Nearly all of us have been told that we should be on a low sodium diet at least once for various reasons ranging from hypertension to prevention. So is it really important and why?
Well first, lets distinguish between salt and “sodium”. Salt is NaCl and is the form of sodium that is utilized by the body, available from the ocean and to salt your food, and vital for every bodily function imaginable (if for no other reason than your nerves, which control everything, can’t work without it). Sodium includes salt, as well as tons of other chemical combinations available for dietary consumption. Many of these combinations, such as MSG (monosodium glutamate, an excitory neurotoxin linked with obesity, excessive food consumption, food “addiction”, headaches, etc.. and in virtually all processed and restaurant food), are extremely rich sources of sodium that poorly convert to NaCl and have a high affinity for water (as all sodium does). Unfortunately, these forms of sodium are harder to excrete than salt as well. So in short, non salt forms of sodium are hard to excrete, difficult to utilize metabolically, and have a very high affinity for water which will increase blood pressure (and cause numerous other issues). “Non salt” forms of dietary sodium make up approximately 80% of dietary sodium intake due to processed food and are in nearly 100% of all sauces and condiments.
Now what does the research say? Well, at first glance it says that high dietary sodium increases blood pressure and the risk of heart disease….but then at further glance it says that low dietary sodium increase the risk for heart disease and all cause mortality (especially in women). So why is the information so conflicting, is there a magic ideal range and if so, how do I know what it is for me? The first thing to note is that the majority of the studies showing an increase in risk are actually looking specifically at salt (NaCl), which is what most people eliminate from their diets when going on a low sodium diet. Why? Because “I know there is sodium in salt”, and it is easier to eliminate that than read the box (yes, I said it, most of us are too lazy to read the box). The opposite is what should happen..eliminate processed food and keep cooking with salt and salting your food. So why the increased risk in women? In my experience (and this is just a theory), women are more compliant to a low sodium diet. Men are more likely to say they are…but not actually be compliant (though they typically do pretty well with compliance to low carb diets). I do not believe that this is completely intentional (maybe partially) but more likely that we just aren’t paying attention all of the time. It is easier too look at a food and it be apparent that it has carbs in it, this is not so with sodium content.
So why is low salt intake bad? The simple answer is that you need salt to regulate metabolic processes. Digging in too the research shows that low salt diets are linked with a higher risk of mortality (death), lower cardiac output (important for fitness), muscle cramping during and after exercise (a further reduction in exercise capacity), higher risk of cardiovascular disease, and some studies even show a rise in peripheral blood pressure. ??? As it turns out, low salt diets create an increase in superoxide production, a decrease in Nitric Oxide (NO) production (regulates several metabolic systems and vasodilation, which regulates blood pressure and peripheral blood supply), causes the heart to switch from fat to glucose metabolism, and results in much higher insulin levels.

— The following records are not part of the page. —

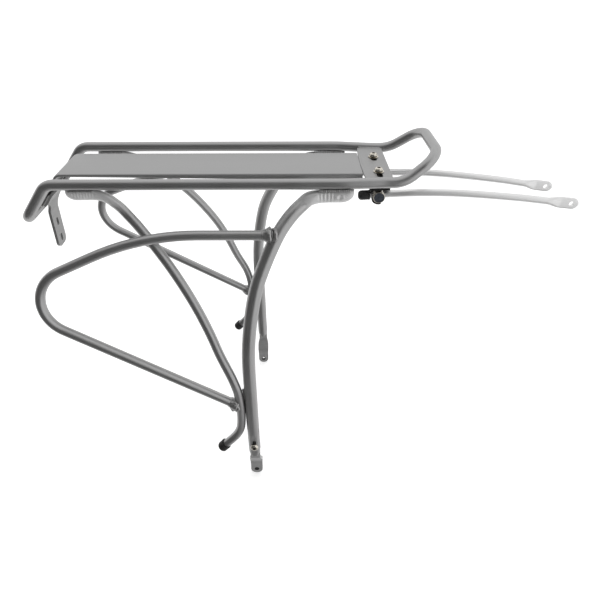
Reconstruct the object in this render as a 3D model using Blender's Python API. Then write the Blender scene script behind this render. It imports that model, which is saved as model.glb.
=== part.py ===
"""Bicycle rear rack: welded tube frame, deck channel, stay clamps, stays and foot tabs.

X points to the front of the bicycle, -Y is the bicycle's right side, Z is up. The origin is midway
between the two foot eyelets, on the line through them. Shapes are written in millimetres, with
heights counted from the plane of the top rail, and at() turns them into metres.
"""

import math

import bmesh
import bpy
from mathutils import Matrix, Vector

MM = 0.001
GAP = 0.3  # what touching pieces keep between their meshes
SIDES = (("right", -1), ("left", 1))
UP = Vector((0, 0, 1))

# Driving dimensions
RAIL_HEIGHT = 337  # top rail's centre above the foot eyelets
RAIL_RADIUS = 5
RAIL_HALF_WIDTH = 51
RAIL_FRONT_HALF_WIDTH = 47
LEG_RADIUS = 6.6
BRACE_RADIUS = 4.6
LOOP_RADIUS = 4.6
STAY_RADIUS = 3.5
EYELET_RADIUS = 2.7
EYELET_HALF_SPAN = 96.2

# Top rail: bent down at the rear, raised into a hoop at the front
REAR_BEND_X = -181.4
REAR_BAR_X, REAR_BAR_Z = -208.5, -36.5
TOE_IN_START_X, TOE_IN_END_X = 90, 128
HOOP_FOOT_X = 145
HOOP_TOP_X, HOOP_TOP_Z = 176.5, 22.5
HOOP_HALF_WIDTH = 38

# Deck channel and front plate
DECK_TOP = 1.1
DECK_THICKNESS = 1.6
DECK_HALF_WIDTH = 28.8
DECK_FLANGE = 5.5
DECK_FRONT_X = 109
PLATE_BOTTOM = -0.5
PLATE_TOP = PLATE_BOTTOM + 1.8
PLATE_REAR_X, PLATE_FRONT_X = 111, 136.3
PLATE_BULGE = 1.6
PLATE_HALF_WIDTH = 41.5
LIP_THICKNESS = 1.8
LIP_BOTTOM = -8.5
SLOT_ENDS = {"right": (19.5, 38.3), "left": (4.4, 19.5)}
SLOT_WIDTH = 5.6

# Reflector bracket
BRACKET_X = -205.4  # its rear face
BRACKET_THICKNESS = 2.6
BRACKET_HALF_WIDTH = 10
BRACKET_WING = 24
BRACKET_BOTTOM = -89

# Stay clamps
CLAMP_X = 124.6
SCREW_Y = {"right": 25, "left": 14.5}
STAY_OFFSET = 7.5  # from the plate screw's axis out to the stay's axis
STAY_AXIS_Z = -18.6
STAY_TILT = {"right": 0, "left": -1.7}
STAY_SET_BACK = {"right": 0, "left": 1.5}
STAY_REAR, STAY_FRONT = -17.5, 195
PAD_HALF_LENGTH = 9.6
PAD_OUT, PAD_IN = 16, 10.2
PAD_BOTTOM = -11
LUG_OUT, LUG_IN = 2.7, 5.6
LUG_RADIUS = 6.4
EYE_RADIUS = 5.7
EYE_HEAD_OUT = 15.5
SHANK_RADIUS = 2.4

# Braces' lower ends
HOOK_LIFT = {"right": 0, "left": 3}

# Pannier loop's plane: half-width = A + B * x + C * z
LOOP_A, LOOP_B, LOOP_C = 67, -0.0748, -0.1671

# Foot tabs
FOOT_Y = 105
FOOT_SCREW_Z = -283.5
FOOT_SLOT_TRAVEL = 7.5
FOOT_SHANK_RADIUS = 1.5
SLIT_TOP_Z = -260
LEG_FLAT_OUT = 5.9  # from the leg's axis to its flat
LEG_END_Z = -299
TAB_HALF_THICKNESS = 2


def clear_scene():
    for obj in list(bpy.data.objects):
        bpy.data.objects.remove(obj, do_unlink=True)


def at(x, y, z):
    """A point in metres from millimetres, with z counted from the rail's plane."""
    return Vector((x * MM, y * MM, (RAIL_HEIGHT + z) * MM))


def material(name, colour, roughness, metallic):
    made = bpy.data.materials.new(name)
    made.use_nodes = True
    shader = made.node_tree.nodes["Principled BSDF"]
    shader.inputs["Base Color"].default_value = (*colour, 1)
    shader.inputs["Roughness"].default_value = roughness
    shader.inputs["Metallic"].default_value = metallic
    return made


def object_from(name, bm):
    bmesh.ops.recalc_face_normals(bm, faces=bm.faces)
    mesh = bpy.data.meshes.new(name)
    bm.to_mesh(mesh)
    bm.free()
    obj = bpy.data.objects.new(name, mesh)
    bpy.context.scene.collection.objects.link(obj)
    return obj


def piece(name, bm, finish):
    """A named, smooth-shaded part of the rack."""
    obj = object_from(name, bm)
    obj.data.shade_smooth()
    obj.data.set_sharp_from_angle(angle=math.radians(35))
    obj.data.materials.append(finish)
    return obj


def boolean(obj, operation, helpers):
    """Cuts or adds each (name, bmesh) of helpers with a Boolean."""
    for name, bm in helpers:
        helper = object_from(name, bm)
        helper.hide_render = True
        helper.display_type = "WIRE"
        modifier = obj.modifiers.new(name, "BOOLEAN")
        modifier.operation = operation
        modifier.solver = "EXACT"
        modifier.object = helper


def move_origin(obj, point):
    """Puts the object's origin on point and leaves its shape where it is."""
    obj.data.transform(Matrix.Translation(-point))
    obj.location = point


def rounded_path(corners, steps_per_turn=40):
    """The centre line of a bent tube. Each corner is (point, bend radius in mm)."""
    points = [corners[0][0]]
    for before, (corner, radius), after in zip(corners, corners[1:], corners[2:]):
        back = (before[0] - corner).normalized()
        ahead = (after[0] - corner).normalized()
        turn = math.pi - back.angle(ahead)
        start = corner + back * radius * MM * math.tan(turn / 2)
        centre = corner + (back + ahead).normalized() * radius * MM / math.cos(turn / 2)
        axis = back.cross(ahead).normalized()
        steps = max(3, round(steps_per_turn * turn / math.tau))
        for step in range(steps + 1):
            swing = Matrix.Rotation(-turn * step / steps, 3, axis)
            points.append(centre + swing @ (start - centre))
    points.append(corners[-1][0])
    return points


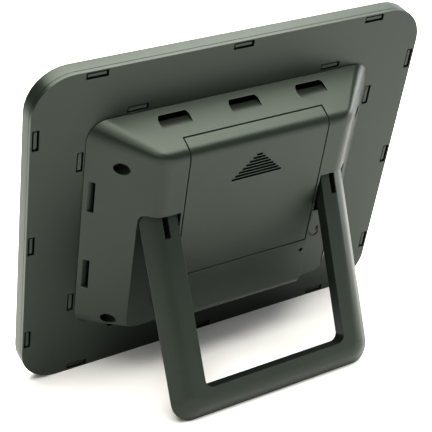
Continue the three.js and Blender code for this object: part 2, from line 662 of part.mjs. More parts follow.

What is the effect of too much dietary salt? If you are drinking the appropriate amount of water (half of your body weight in ounces per day) your kidneys will regulate salt levels quit well and it is a mute point.
My advice, based on the evidence, is to eliminate processed food (just another reason to do so), continue to cook with salt and salt your food, and drink plenty of water. For those that just crave salty foods, try salting a cumber, boiled egg, or tomato rather than chips or pretzels. You may find that you consume a lot less and appease the craving much faster.
(Note: more and more evidence is emerging that artificial sweeteners and MSG are associated with weight gain, obesity and an increase in cravings. Why? My theory is that these forms of sweet and salty foods do not satisfy biological needs effectively and therefor result in you craving more of the particular food. There is a growing body of evidence that supports this through the explanation of various complex chemical pathways, though there is still quite bit that is not answered. But the simple version is that your body asked for X and you gave it Y, which is like X but not as good, so it asks for more.)